Canon TS-E 135mm f/4L Macro
Featuring the longest focal length found in a tilt-shift lens designed for SLR (Single Lens Reflex) photography, the Canon TS-E 135mm f/4L Macro is likely the most specialized lens in Canon's lineup. Its medium telephoto focal length combined with tilt can help you capture very creative portraiture, assuming that manual focus is appropriate for your portrait application. Like the TS-E 90 and 50mm lenses, the TS-E 135L will often find its home in a product photographer's kit as it excels at capturing small-to-medium sized subjects all the way down to macro-sized subjects. With vast working distances available, this lens can create compelling compositions of even very large subjects.
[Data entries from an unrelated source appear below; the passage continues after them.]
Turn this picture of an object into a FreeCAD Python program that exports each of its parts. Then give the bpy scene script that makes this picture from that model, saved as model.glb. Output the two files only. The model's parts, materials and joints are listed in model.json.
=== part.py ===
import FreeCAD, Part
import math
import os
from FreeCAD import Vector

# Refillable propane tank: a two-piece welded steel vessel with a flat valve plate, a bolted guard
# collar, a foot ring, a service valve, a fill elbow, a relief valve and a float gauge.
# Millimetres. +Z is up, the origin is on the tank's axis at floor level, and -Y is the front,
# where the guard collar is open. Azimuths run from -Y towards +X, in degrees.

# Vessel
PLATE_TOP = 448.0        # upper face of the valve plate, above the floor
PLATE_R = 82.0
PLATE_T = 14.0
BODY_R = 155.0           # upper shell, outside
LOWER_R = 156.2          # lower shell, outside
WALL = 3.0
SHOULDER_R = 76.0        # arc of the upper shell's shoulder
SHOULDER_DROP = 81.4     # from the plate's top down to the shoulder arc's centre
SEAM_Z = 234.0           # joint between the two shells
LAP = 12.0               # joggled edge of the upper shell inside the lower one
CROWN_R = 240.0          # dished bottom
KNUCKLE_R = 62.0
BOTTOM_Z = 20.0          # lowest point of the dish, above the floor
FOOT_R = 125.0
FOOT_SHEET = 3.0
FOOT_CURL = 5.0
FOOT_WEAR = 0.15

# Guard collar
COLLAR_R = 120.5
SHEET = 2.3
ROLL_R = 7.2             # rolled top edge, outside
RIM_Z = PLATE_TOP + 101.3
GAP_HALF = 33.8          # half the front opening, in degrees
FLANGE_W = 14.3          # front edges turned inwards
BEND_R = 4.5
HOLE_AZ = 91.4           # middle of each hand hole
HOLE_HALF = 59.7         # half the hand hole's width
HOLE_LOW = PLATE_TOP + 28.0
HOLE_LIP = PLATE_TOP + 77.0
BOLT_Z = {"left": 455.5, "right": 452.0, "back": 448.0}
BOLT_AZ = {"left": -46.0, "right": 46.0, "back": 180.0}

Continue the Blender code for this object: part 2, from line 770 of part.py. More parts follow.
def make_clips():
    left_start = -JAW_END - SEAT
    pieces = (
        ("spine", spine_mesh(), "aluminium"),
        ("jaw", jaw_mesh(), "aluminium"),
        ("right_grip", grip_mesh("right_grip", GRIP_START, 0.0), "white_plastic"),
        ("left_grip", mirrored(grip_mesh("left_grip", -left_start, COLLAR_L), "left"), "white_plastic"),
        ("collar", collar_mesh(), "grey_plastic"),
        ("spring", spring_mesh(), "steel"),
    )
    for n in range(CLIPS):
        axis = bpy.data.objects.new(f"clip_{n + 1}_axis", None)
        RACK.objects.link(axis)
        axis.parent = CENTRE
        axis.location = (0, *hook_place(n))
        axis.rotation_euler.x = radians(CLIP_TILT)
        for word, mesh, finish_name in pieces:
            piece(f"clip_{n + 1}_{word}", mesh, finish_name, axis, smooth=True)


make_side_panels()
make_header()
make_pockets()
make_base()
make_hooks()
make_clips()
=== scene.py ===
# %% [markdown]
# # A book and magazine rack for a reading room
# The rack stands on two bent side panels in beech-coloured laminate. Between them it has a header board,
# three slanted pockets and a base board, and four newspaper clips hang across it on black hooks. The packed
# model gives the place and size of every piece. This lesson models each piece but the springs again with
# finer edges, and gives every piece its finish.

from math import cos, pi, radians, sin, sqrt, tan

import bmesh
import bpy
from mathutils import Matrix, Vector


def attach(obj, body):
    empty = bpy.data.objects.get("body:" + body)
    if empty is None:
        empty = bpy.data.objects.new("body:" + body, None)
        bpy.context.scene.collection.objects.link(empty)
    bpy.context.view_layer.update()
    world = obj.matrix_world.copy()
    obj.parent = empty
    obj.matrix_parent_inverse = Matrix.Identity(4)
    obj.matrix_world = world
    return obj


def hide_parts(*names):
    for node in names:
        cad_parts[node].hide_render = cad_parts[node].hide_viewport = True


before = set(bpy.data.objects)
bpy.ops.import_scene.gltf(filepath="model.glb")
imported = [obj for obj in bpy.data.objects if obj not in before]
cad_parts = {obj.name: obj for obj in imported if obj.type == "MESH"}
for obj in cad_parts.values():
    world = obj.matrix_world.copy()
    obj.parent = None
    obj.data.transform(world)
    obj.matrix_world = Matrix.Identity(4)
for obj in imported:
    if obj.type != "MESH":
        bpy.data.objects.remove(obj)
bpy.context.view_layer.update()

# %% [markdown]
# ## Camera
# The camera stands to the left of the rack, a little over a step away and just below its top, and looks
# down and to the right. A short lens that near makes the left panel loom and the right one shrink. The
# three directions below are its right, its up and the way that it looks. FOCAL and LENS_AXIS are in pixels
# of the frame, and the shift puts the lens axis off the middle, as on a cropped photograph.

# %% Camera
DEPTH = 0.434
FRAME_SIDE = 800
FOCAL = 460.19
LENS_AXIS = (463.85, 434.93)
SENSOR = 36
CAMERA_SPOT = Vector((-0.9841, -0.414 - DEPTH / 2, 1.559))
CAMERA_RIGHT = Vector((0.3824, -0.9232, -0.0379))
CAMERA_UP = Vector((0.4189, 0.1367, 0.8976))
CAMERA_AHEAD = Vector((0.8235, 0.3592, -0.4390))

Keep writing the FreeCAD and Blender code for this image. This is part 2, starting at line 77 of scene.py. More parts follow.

With five L-series models in its arsenal, there's a good chance that you could find a multitude of uses for one (or several) of Canon's tilt-shift lenses. As I mentioned, the biggest differentiating factor for most will be focal length. Determine which focal length will be optimal for your intended subjects, get the appropriate model and enjoy the endless fun and creativity engendered by tilt-shift photography.